▶ **PROBLEM**
Reproduce the records exactly.

>> START DATA SHOWN

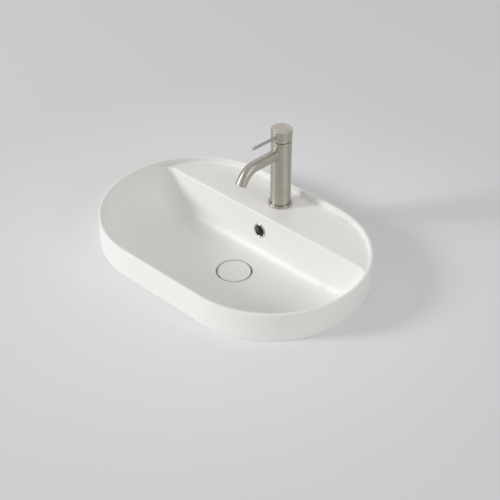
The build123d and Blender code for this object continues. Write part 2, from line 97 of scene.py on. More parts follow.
def cast(start, towards, depth, reach=700.0):
    """Where rays from start meet the surface at that depth, by halving the span 44 times."""
    low = np.zeros(towards.shape[:-1])
    high = np.full(towards.shape[:-1], reach)
    for _ in range(44):
        middle = (low + high) / 2
        inside = depth_in_bowl(start + towards * middle[..., None]) > depth
        low = np.where(inside, middle, low)
        high = np.where(inside, high, middle)
    return start + towards * low[..., None]


def unit(v):
    return v / np.linalg.norm(v, axis=-1, keepdims=True)


def with_level(plan, level):
    return np.concatenate([plan, np.broadcast_to(level, plan.shape[:-1])[..., None]], axis=-1)


def put_surface(name, points, close_rows=False):
    """Mesh of a grid of points in millimetres, rows by columns, with its seams merged.

    Each row is a closed ring. The UV map holds the distance run around the rings and along
    the columns, in metres.
    """
    rows, columns = points.shape[:2]
    number = np.arange(rows * columns).reshape(rows, columns)
    if close_rows:
        number = np.concatenate([number, number[:1]])
    number = np.concatenate([number, number[:, :1]], axis=1)
    quads = np.stack([number[:-1, :-1], number[:-1, 1:], number[1:, 1:], number[1:, :-1]], axis=-1)
    mesh = bpy.data.meshes.new(name)
    mesh.from_pydata(points.reshape(-1, 3) * MM, [], quads.reshape(-1, 4))
    looped = np.append(points, points[:, :1], axis=1)
    turned = np.append(looped, looped[:1], axis=0) if close_rows else looped
    around = np.linalg.norm(np.diff(looped, axis=1), axis=2).max(axis=0)
    along = np.linalg.norm(np.diff(turned, axis=0), axis=2).max(axis=1)
    u, v = np.meshgrid(np.append(0, np.cumsum(around)), np.append(0, np.cumsum(along)))
    run = np.stack([u, v], axis=-1) * MM
    corners = np.stack([run[:-1, :-1], run[:-1, 1:], run[1:, 1:], run[1:, :-1]], axis=2)
    mesh.uv_layers.new(name="run").data.foreach_set("uv", corners.ravel())
    work = bmesh.new()
    work.from_mesh(mesh)
    bmesh.ops.remove_doubles(work, verts=work.verts, dist=2e-6)
    bmesh.ops.recalc_face_normals(work, faces=work.faces)
    work.to_mesh(mesh)
    work.free()
    piece = bpy.data.objects.new(name, mesh)
    bpy.context.scene.collection.objects.link(piece)
    finish_shading(mesh)
    return piece


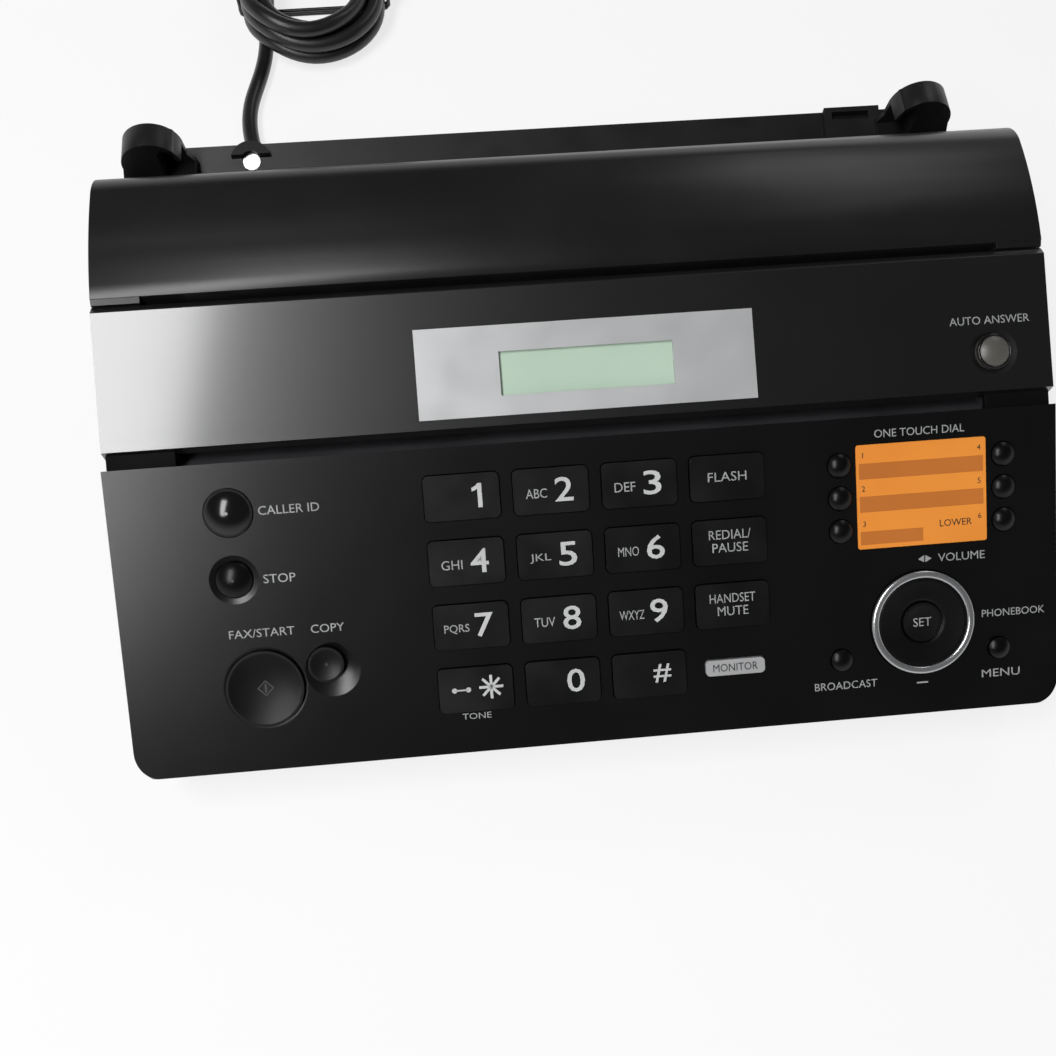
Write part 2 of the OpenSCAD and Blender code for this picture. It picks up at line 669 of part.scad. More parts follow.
// ---- document guides ----
module guide_slot(s) {
  far = neck_at + neck_w / 2 + 0.4;
  near = neck_at - neck_w / 2 - guide_travel - 0.4;
  translate([paper_x + (s > 0 ? near : -far), rack_y - 0.2, tray_h - 14])
    cube([far - near, rack_t + 0.4, 20]);
}

// Rack's outline in x and z, its teeth pointing down on the line z = 0
function rack_outline(x0, x1, far_x) = concat(
  [for (i = [floor(x0 / rack_pitch) : ceil(x1 / rack_pitch)])
    let (c = (i + 0.5) * rack_pitch, w = rack_pitch / 4 - 0.08, t = tan(pressure)) each
    [[c - w - gear_m * t, gear_m], [c - w + rack_tip * t, -rack_tip], [c + w - rack_tip * t, -rack_tip],
     [c + w + gear_m * t, gear_m]]],
  [[x1 + rack_pitch * 1.6, gear_m], [x1 + rack_pitch * 1.6, rack_h], [-far_x, rack_h], [-far_x, gear_m]]);

// Everything below the guides' running gap over the tray
module under_guides() {
  prism([[guide_y0 - 9, tray_z(guide_y0 - 9) + run_gap], [rear_y + 1, tray_z(rear_y + 1) + run_gap],
    [rear_y + 1, 0], [guide_y0 - 9, 0]], 400);
}

// Section drawn in x and z, from y0 to y1
module along(y0, y1) {
  translate([0, y1, 0]) rotate([90, 0, 0]) linear_extrude(y1 - y0) children();
}

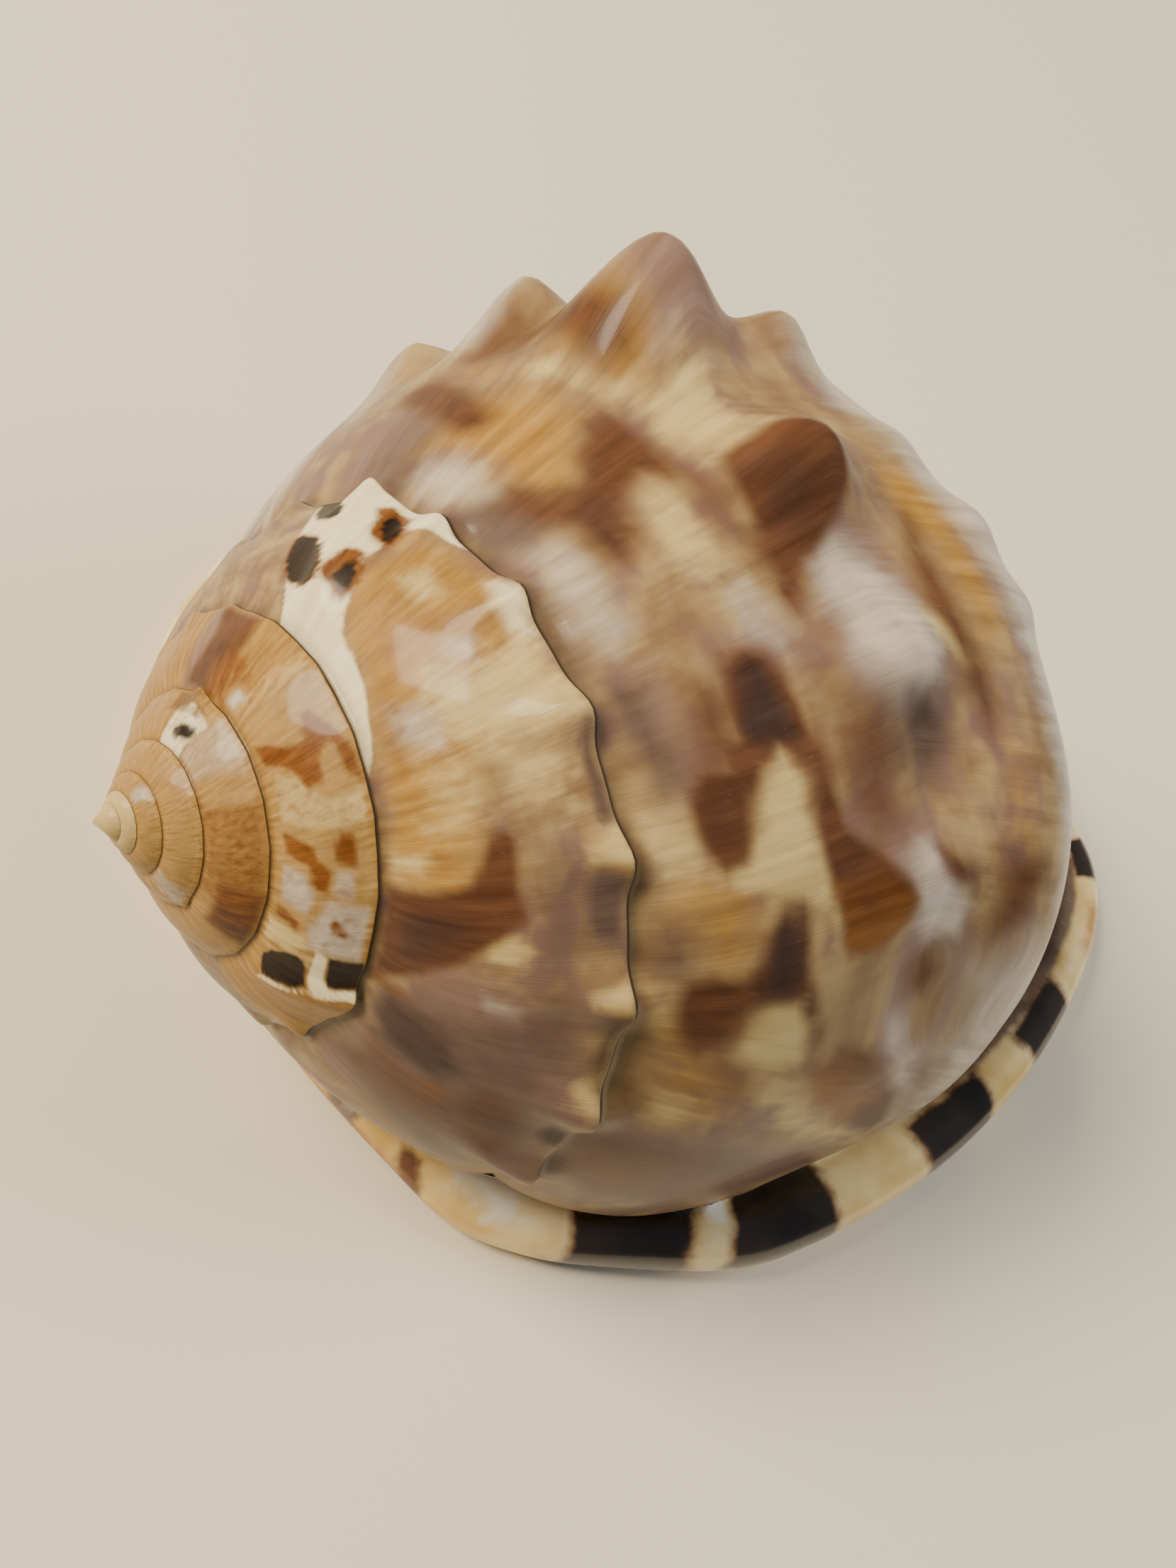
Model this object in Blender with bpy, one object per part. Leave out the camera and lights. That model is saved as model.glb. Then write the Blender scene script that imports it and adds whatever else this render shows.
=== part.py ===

>> END DATA SHOWN

▶ **REPLY**
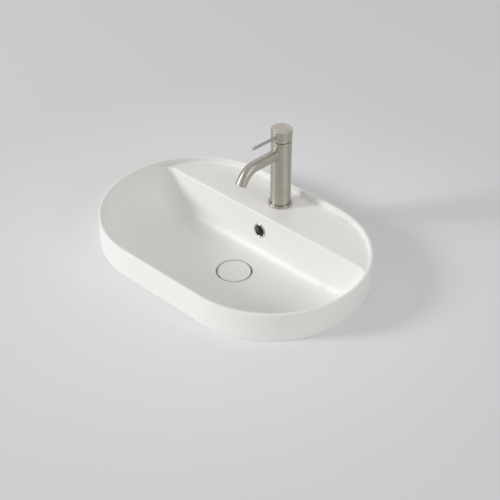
The build123d and Blender code for this object continues. Write part 2, from line 97 of scene.py on. More parts follow.
def cast(start, towards, depth, reach=700.0):
    """Where rays from start meet the surface at that depth, by halving the span 44 times."""
    low = np.zeros(towards.shape[:-1])
    high = np.full(towards.shape[:-1], reach)
    for _ in range(44):
        middle = (low + high) / 2
        inside = depth_in_bowl(start + towards * middle[..., None]) > depth
        low = np.where(inside, middle, low)
        high = np.where(inside, high, middle)
    return start + towards * low[..., None]


def unit(v):
    return v / np.linalg.norm(v, axis=-1, keepdims=True)


def with_level(plan, level):
    return np.concatenate([plan, np.broadcast_to(level, plan.shape[:-1])[..., None]], axis=-1)


def put_surface(name, points, close_rows=False):
    """Mesh of a grid of points in millimetres, rows by columns, with its seams merged.

    Each row is a closed ring. The UV map holds the distance run around the rings and along
    the columns, in metres.
    """
    rows, columns = points.shape[:2]
    number = np.arange(rows * columns).reshape(rows, columns)
    if close_rows:
        number = np.concatenate([number, number[:1]])
    number = np.concatenate([number, number[:, :1]], axis=1)
    quads = np.stack([number[:-1, :-1], number[:-1, 1:], number[1:, 1:], number[1:, :-1]], axis=-1)
    mesh = bpy.data.meshes.new(name)
    mesh.from_pydata(points.reshape(-1, 3) * MM, [], quads.reshape(-1, 4))
    looped = np.append(points, points[:, :1], axis=1)
    turned = np.append(looped, looped[:1], axis=0) if close_rows else looped
    around = np.linalg.norm(np.diff(looped, axis=1), axis=2).max(axis=0)
    along = np.linalg.norm(np.diff(turned, axis=0), axis=2).max(axis=1)
    u, v = np.meshgrid(np.append(0, np.cumsum(around)), np.append(0, np.cumsum(along)))
    run = np.stack([u, v], axis=-1) * MM
    corners = np.stack([run[:-1, :-1], run[:-1, 1:], run[1:, 1:], run[1:, :-1]], axis=2)
    mesh.uv_layers.new(name="run").data.foreach_set("uv", corners.ravel())
    work = bmesh.new()
    work.from_mesh(mesh)
    bmesh.ops.remove_doubles(work, verts=work.verts, dist=2e-6)
    bmesh.ops.recalc_face_normals(work, faces=work.faces)
    work.to_mesh(mesh)
    work.free()
    piece = bpy.data.objects.new(name, mesh)
    bpy.context.scene.collection.objects.link(piece)
    finish_shading(mesh)
    return piece


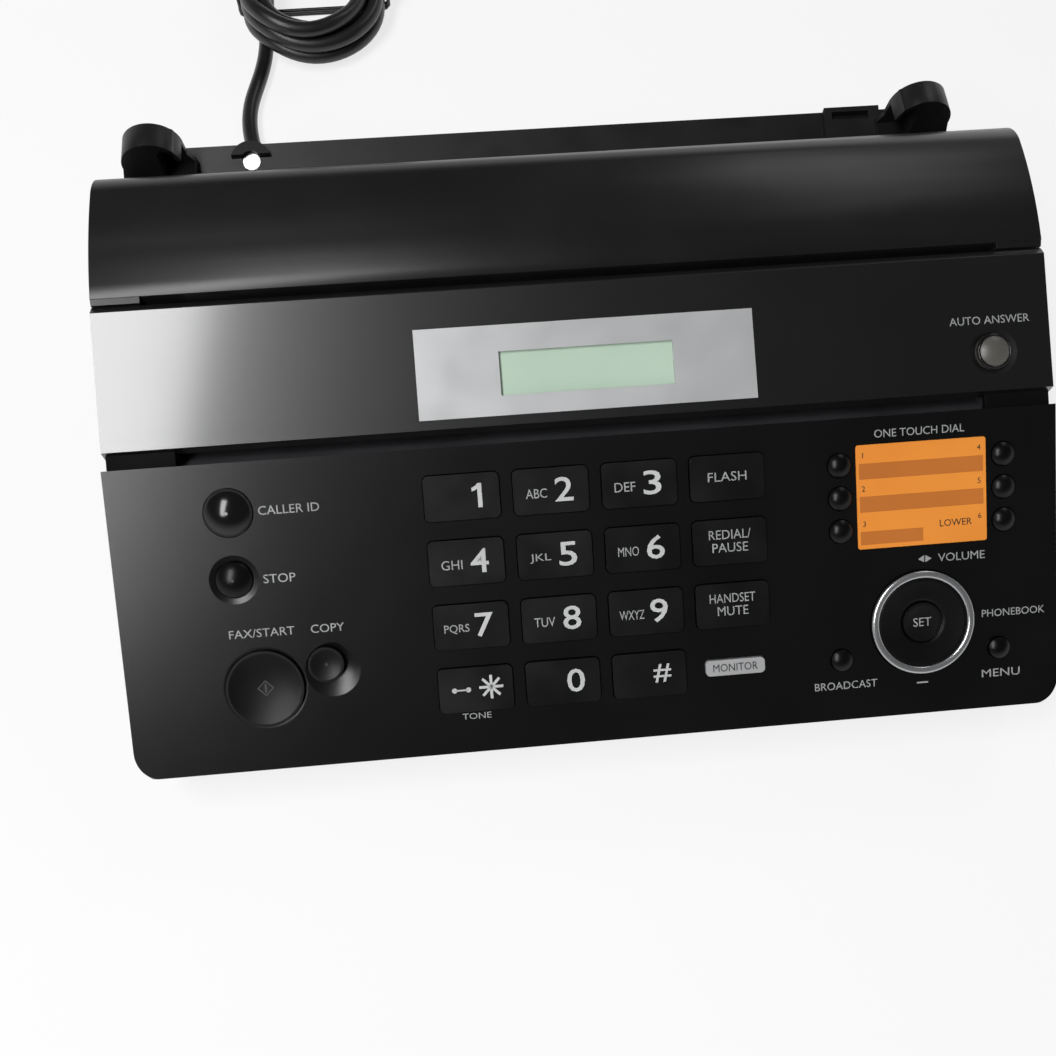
Write part 2 of the OpenSCAD and Blender code for this picture. It picks up at line 669 of part.scad. More parts follow.
// ---- document guides ----
module guide_slot(s) {
  far = neck_at + neck_w / 2 + 0.4;
  near = neck_at - neck_w / 2 - guide_travel - 0.4;
  translate([paper_x + (s > 0 ? near : -far), rack_y - 0.2, tray_h - 14])
    cube([far - near, rack_t + 0.4, 20]);
}

// Rack's outline in x and z, its teeth pointing down on the line z = 0
function rack_outline(x0, x1, far_x) = concat(
  [for (i = [floor(x0 / rack_pitch) : ceil(x1 / rack_pitch)])
    let (c = (i + 0.5) * rack_pitch, w = rack_pitch / 4 - 0.08, t = tan(pressure)) each
    [[c - w - gear_m * t, gear_m], [c - w + rack_tip * t, -rack_tip], [c + w - rack_tip * t, -rack_tip],
     [c + w + gear_m * t, gear_m]]],
  [[x1 + rack_pitch * 1.6, gear_m], [x1 + rack_pitch * 1.6, rack_h], [-far_x, rack_h], [-far_x, gear_m]]);

// Everything below the guides' running gap over the tray
module under_guides() {
  prism([[guide_y0 - 9, tray_z(guide_y0 - 9) + run_gap], [rear_y + 1, tray_z(rear_y + 1) + run_gap],
    [rear_y + 1, 0], [guide_y0 - 9, 0]], 400);
}

// Section drawn in x and z, from y0 to y1
module along(y0, y1) {
  translate([0, y1, 0]) rotate([90, 0, 0]) linear_extrude(y1 - y0) children();
}

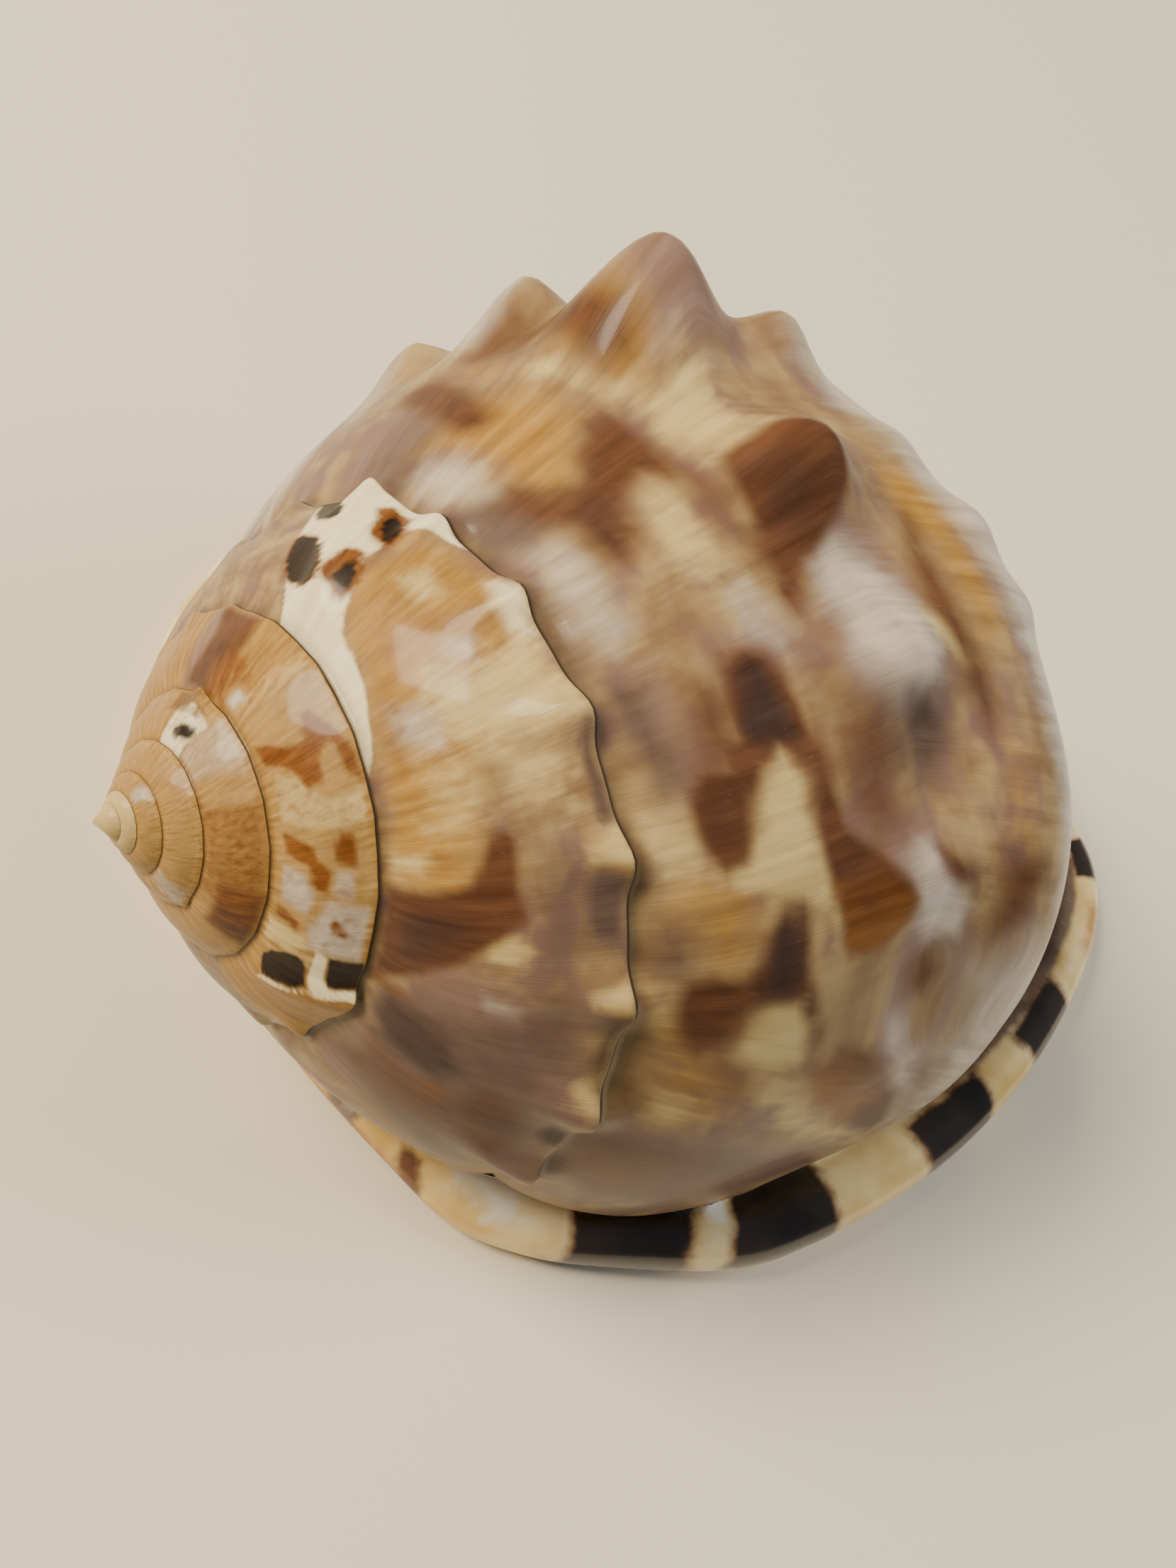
Model this object in Blender with bpy, one object per part. Leave out the camera and lights. That model is saved as model.glb. Then write the Blender scene script that imports it and adds whatever else this render shows.
=== part.py ===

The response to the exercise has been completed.